政治コラム 太田の政界ぶちかましCOLUMN
NO.132 時代の激変と政治のリーダーシップ/時間軸をもち先手を打つ政治を!
時代の進展は速い。社会の変化は激しい。だからこそ政治のリーダーシップ、政治家の構想力が不可欠だ。官僚機構に乗っかり、利害の調整に力を注ぐ時代ではない。「時間軸をもった政治」が求められるゆえんだ。
「2025年には団塊の世代が75歳以上になり、認知症700万人、全国の空家が1000万戸になる」――大変なことだ。いよいよラグビーワールドカップが始まり、即位の礼が行われると、明年2020年の東京オリンピック・パラリンピックへ一直線となる。勢いをつけることは重要だが、2025年まで6年、2030年までわずか11年しかない。人口減少・少子高齢社会、AI・IoT・ロボットの急進展という構造変化にどうダッシュするか。喫緊の課題といってよい。
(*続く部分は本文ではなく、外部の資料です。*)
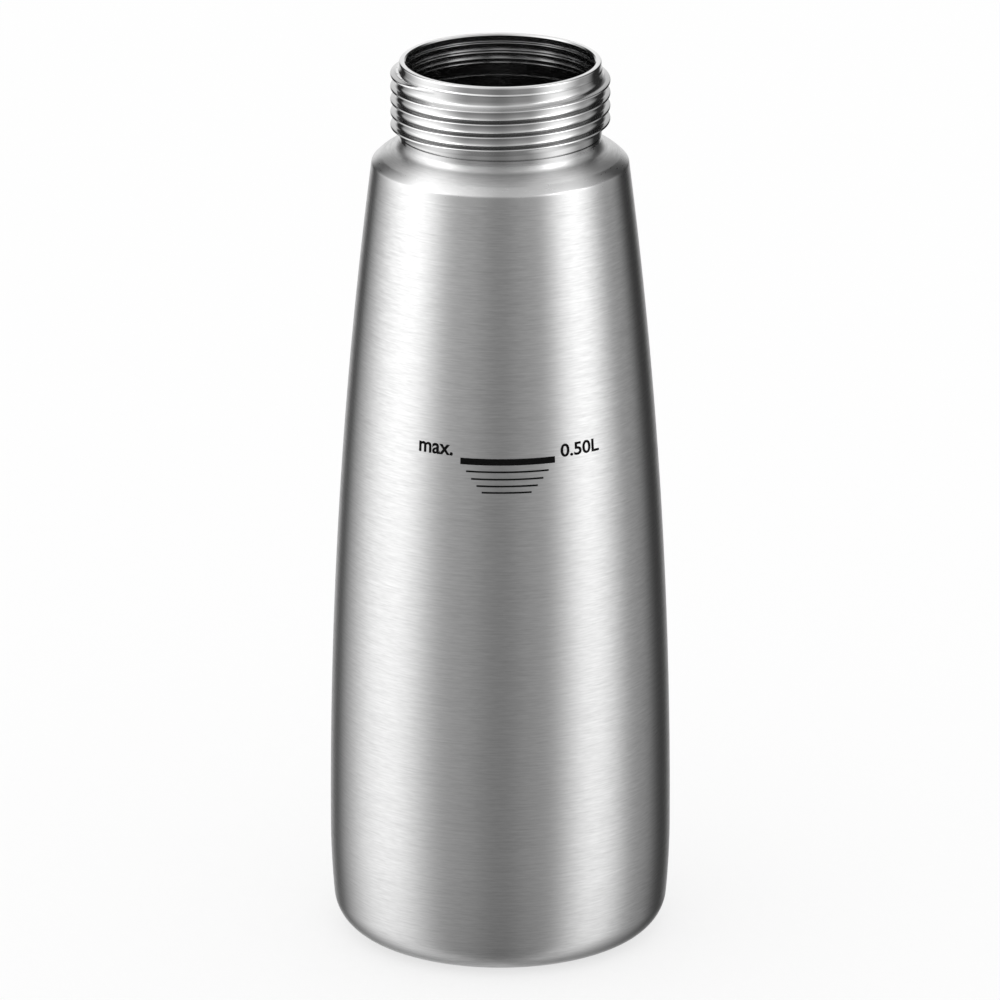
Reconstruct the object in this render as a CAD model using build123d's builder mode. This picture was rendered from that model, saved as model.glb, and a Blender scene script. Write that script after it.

宮部みゆきの近著「さよならの儀式」は面白いが恐ろしい。短篇集だが、「被虐待児とその親を保護・育成するために"マザー法"なるものが成立し、親子のつながりに国が介入して遮断する」「汎用作業ロボットが各家庭に行き渡り、家族のようになる。廃棄する時の別れる辛さ、廃棄業者のあり方をどうするか」「いつの間にか街には防犯カメラ等が増え、監視されているが、どうもそのカメラ自体にモノが侵入し、意識的に操作が行われる」「ネット上にフェイクニュースがあふれ、知らないうちに自分が教祖のようになっていたというフェイクの暴走」「人間と人造擬体とが共存する村」・・・・・・。全くのSFとは思えなくなっているから恐ろしいのだ。同じく東野圭吾の新作「希望の糸」も「人工授精、卵子提供の取り違えが、殺人事件にまで発展してしまう"運命に操られる家族"」を描いている。
科学技術の進展はどこまで行き、人類に何をもたらすか。「サピエンス全史」「ホモ・デウス」(ユヴァル・ノア・ハラリ著)、「AI vs.教科書が読めない子どもたち」(新井紀子著)、「人工知能と経済の未来――2030年雇用大崩壊」(井上智洋著)、「AIが変えるお金の未来」(坂井隆之・宮川裕章+毎日新聞フィンテック取材班)、「5Gビジネス」(亀井卓也著)・・・・・・。あまりにも多くの著作が出され話題となっている。社会の隅々にまで、人間の深部まで浸透し激変する社会が目の前にあり、スピードを増している。世界の問題であり、社会の問題であり、人間の問題であり、生命の問題であり、「科学と哲学・宗教」の問題でもある。
「時間軸をもった政治」と私がいうのは時代への動体視力をもって「先手を打つ政治」ということだ。対応ならば官僚に任せれば一定の成果は得られる。しかし、官僚は自ら「先手を打つ」という行動には出ないし、出れない。よく「官僚主導か政治主導か」などという。私はその問題設定には全く違和感をもってきた。優秀な官僚を使えるか否か。「時間軸をもち、先手を打つ」――その政治を政治家ができるかどうかだろう。これまでの政治は三次元の空間とイデオロギーを視角に収めて戦うことだったといってよい。今は5G時時代、5次元を視座に置くことが不可欠だといえよう。"政治家の劣化"が指摘されるが、本質的には昔の政治家と比べて"劣化"しているのではない。今、求められている時代の要請に応えられる政治家かどうかということだ。その前提として、まず、現在置かれている現状に対する危機感を共有すること、そして見出した糸口から「先手を打つ」ことが大切だと私は思う。世界の外交も激変、各国も混迷、社会の急速度の進展・変化のなかで、2020年代を前にして、自公政権の意欲と意志、覚悟がますます求められている。